HOPKINTON, Mass. — Alliteratively, they’re a great match. But parades and pandemics have a troubled history. In September 1918, a parade in Philadelphia helped fuel a surge in the influenza pandemic that year that killed thousands.
Mass illness is not a concern this July Fourth Weekend in much of New England, where a few parades took place, including in Hopkinton, where the town held its annual Independence Day Boat Parade on Lake Maspenock.
With vaccination rates high and infection numbers low, many took the opportunity to celebrate Independence Day like it was 2019.
“I’m actually feeling pretty good,” said Massachusetts resident Nate McKinley. “Maybe I’m a little too excited. To me, things are back to normal.”
Actually, though things are pretty good, they are far from back to normal. In fact, COVID is once again going in the wrong direction in Massachusetts, according to the state’s numbers. While infections remain extremely low, they are suddenly on the upswing - very slightly.
From June 23 to June 27, the state confirmed 291 COVID cases. In the following five days, tests confirmed 376 cases. That was an increase of about 29%. And there’s something troubling behind the numbers.
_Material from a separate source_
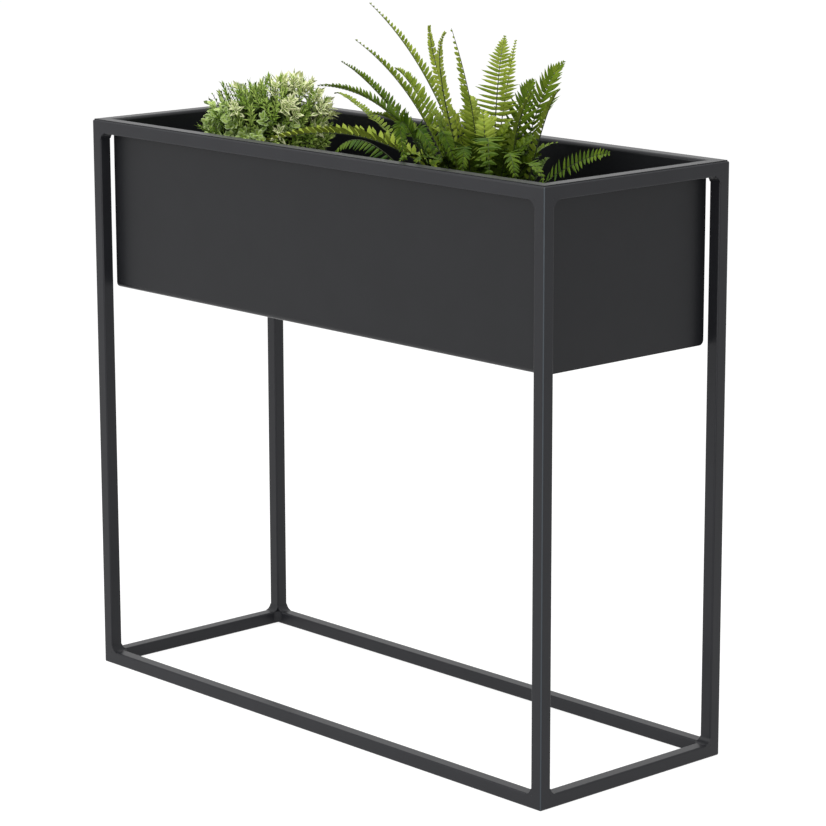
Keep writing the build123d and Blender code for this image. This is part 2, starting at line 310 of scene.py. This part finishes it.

Dr. Richard Ellison, an infectious disease specialist at UMass Memorial Medical Center in Worcester said, across New England, about a quarter of the new cases have been traced to the highly transmissible Delta variant.
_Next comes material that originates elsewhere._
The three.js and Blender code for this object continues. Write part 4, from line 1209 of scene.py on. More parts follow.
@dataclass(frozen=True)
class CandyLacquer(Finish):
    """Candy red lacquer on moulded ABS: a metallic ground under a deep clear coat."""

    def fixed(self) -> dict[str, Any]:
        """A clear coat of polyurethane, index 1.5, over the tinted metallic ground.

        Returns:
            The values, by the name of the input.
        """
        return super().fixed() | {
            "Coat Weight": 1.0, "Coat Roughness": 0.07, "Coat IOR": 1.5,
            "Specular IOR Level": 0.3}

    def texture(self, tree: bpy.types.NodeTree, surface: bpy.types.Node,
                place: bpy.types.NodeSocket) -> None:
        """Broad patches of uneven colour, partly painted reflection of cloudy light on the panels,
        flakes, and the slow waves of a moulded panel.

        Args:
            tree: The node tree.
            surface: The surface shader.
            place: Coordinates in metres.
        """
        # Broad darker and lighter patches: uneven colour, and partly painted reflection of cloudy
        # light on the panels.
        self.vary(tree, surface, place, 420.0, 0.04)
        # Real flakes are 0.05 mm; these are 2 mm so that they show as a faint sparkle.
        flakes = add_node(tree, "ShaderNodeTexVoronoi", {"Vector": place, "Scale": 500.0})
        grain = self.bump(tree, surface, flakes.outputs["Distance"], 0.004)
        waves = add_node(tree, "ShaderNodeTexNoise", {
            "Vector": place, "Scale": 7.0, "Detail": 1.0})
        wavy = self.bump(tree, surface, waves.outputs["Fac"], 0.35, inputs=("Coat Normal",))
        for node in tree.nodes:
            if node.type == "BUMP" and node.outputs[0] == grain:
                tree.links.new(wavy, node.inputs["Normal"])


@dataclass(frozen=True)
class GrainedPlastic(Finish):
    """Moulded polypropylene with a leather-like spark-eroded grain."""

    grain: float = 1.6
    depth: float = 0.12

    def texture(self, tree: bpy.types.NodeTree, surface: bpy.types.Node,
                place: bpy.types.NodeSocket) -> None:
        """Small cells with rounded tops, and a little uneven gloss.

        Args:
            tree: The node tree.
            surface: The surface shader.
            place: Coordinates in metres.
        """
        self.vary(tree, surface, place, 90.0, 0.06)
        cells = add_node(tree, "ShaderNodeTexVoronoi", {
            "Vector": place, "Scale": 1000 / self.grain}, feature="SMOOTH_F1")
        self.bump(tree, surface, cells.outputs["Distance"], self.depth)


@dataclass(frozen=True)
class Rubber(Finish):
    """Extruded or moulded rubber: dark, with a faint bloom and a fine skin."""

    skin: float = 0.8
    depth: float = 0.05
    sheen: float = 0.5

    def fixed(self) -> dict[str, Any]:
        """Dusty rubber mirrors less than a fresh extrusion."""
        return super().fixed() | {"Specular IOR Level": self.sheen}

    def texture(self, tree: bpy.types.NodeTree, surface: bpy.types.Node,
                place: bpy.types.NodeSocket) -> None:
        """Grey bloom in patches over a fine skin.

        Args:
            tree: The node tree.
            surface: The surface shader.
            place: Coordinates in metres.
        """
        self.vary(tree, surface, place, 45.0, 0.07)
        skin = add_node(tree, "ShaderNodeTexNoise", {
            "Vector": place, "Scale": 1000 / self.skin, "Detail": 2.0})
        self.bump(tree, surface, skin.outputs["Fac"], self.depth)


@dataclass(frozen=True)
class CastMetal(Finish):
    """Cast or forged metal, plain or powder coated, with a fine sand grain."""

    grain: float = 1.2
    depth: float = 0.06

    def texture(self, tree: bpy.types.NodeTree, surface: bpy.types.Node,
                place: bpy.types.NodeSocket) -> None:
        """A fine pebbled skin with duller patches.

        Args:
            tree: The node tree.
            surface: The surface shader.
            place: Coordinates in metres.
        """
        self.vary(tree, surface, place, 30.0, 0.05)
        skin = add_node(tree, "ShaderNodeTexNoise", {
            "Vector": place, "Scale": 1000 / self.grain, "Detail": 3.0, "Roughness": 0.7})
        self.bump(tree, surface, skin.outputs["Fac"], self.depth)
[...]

“So, Delta is here and there is an opportunity for it to increase,” Dr. Ellison said. “So New England’s the safest part of the country, but we’re going to have to watch it.”
Watch it potentially spread like wildfire as it has done in other countries around the world.
Already, cases of Delta have increased at least 10-fold in the U.S. since May, and the Centers for Disease Control and Prevention warned the strain is destined to dominate U.S. infections.
Aside from spreading fast, Delta is also known to infect even those who have been vaccinated. Usually, in those immunized, it causes only mild illness, resembling something along the lines of a common cold, with symptoms such as sore throat and coughing. So, getting vaccinated is still important, Ellison said, as it can prevent hospitalization, life-long disability and even death.
Ellison also said that, while it’s thought vaccinated people might be less infectious when they come down with a breakthrough illness, it is still possible they could pass COVID to somebody else, at least for a few days.
“This environment right now, if someone starts getting a cold, they really need to get tested for COVID,” Ellison said.
The new risk posed by the Delta variant is one of the reasons Worcester County resident Chris Massey, though fully vaccinated, continues to wear a mask in public places.
“I think being extra safe and extra cautious until the science is more definitive, more long term, it makes sense for me,” Massey said.